▶ _DATA SHOWN_
[Begin]

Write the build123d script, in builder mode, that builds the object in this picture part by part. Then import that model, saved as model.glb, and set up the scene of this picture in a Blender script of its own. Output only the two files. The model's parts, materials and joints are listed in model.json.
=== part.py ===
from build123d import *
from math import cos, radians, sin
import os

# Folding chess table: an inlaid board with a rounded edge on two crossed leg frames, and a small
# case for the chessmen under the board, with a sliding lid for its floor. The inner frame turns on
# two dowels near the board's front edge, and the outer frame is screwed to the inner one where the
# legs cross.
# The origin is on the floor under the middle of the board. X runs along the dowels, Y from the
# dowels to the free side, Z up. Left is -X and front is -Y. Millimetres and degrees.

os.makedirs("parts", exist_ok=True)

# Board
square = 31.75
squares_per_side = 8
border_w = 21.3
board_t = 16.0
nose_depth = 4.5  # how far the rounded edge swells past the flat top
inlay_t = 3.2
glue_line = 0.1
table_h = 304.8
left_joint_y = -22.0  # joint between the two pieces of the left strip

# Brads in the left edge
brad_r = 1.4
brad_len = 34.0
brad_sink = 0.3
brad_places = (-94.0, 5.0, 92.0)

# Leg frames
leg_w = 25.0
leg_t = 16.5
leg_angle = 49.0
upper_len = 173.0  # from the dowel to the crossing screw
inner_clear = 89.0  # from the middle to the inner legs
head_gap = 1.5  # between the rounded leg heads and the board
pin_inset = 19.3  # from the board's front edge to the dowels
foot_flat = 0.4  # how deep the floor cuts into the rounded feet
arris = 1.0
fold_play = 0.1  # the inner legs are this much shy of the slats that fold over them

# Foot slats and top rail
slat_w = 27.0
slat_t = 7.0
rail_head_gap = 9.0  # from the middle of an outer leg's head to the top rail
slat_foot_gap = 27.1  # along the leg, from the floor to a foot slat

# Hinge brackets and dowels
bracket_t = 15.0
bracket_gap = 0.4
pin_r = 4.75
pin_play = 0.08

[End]

▶ _SET PROBLEM_
Return all of the data precisely as it appears.

▶ _FINISHED ANSWER_
Write the build123d script, in builder mode, that builds the object in this picture part by part. Then import that model, saved as model.glb, and set up the scene of this picture in a Blender script of its own. Output only the two files. The model's parts, materials and joints are listed in model.json.
=== part.py ===
from build123d import *
from math import cos, radians, sin
import os

# Folding chess table: an inlaid board with a rounded edge on two crossed leg frames, and a small
# case for the chessmen under the board, with a sliding lid for its floor. The inner frame turns on
# two dowels near the board's front edge, and the outer frame is screwed to the inner one where the
# legs cross.
# The origin is on the floor under the middle of the board. X runs along the dowels, Y from the
# dowels to the free side, Z up. Left is -X and front is -Y. Millimetres and degrees.

os.makedirs("parts", exist_ok=True)

# Board
square = 31.75
squares_per_side = 8
border_w = 21.3
board_t = 16.0
nose_depth = 4.5  # how far the rounded edge swells past the flat top
inlay_t = 3.2
glue_line = 0.1
table_h = 304.8
left_joint_y = -22.0  # joint between the two pieces of the left strip

# Brads in the left edge
brad_r = 1.4
brad_len = 34.0
brad_sink = 0.3
brad_places = (-94.0, 5.0, 92.0)

# Leg frames
leg_w = 25.0
leg_t = 16.5
leg_angle = 49.0
upper_len = 173.0  # from the dowel to the crossing screw
inner_clear = 89.0  # from the middle to the inner legs
head_gap = 1.5  # between the rounded leg heads and the board
pin_inset = 19.3  # from the board's front edge to the dowels
foot_flat = 0.4  # how deep the floor cuts into the rounded feet
arris = 1.0
fold_play = 0.1  # the inner legs are this much shy of the slats that fold over them

# Foot slats and top rail
slat_w = 27.0
slat_t = 7.0
rail_head_gap = 9.0  # from the middle of an outer leg's head to the top rail
slat_foot_gap = 27.1  # along the leg, from the floor to a foot slat

# Hinge brackets and dowels
bracket_t = 15.0
bracket_gap = 0.4
pin_r = 4.75
pin_play = 0.08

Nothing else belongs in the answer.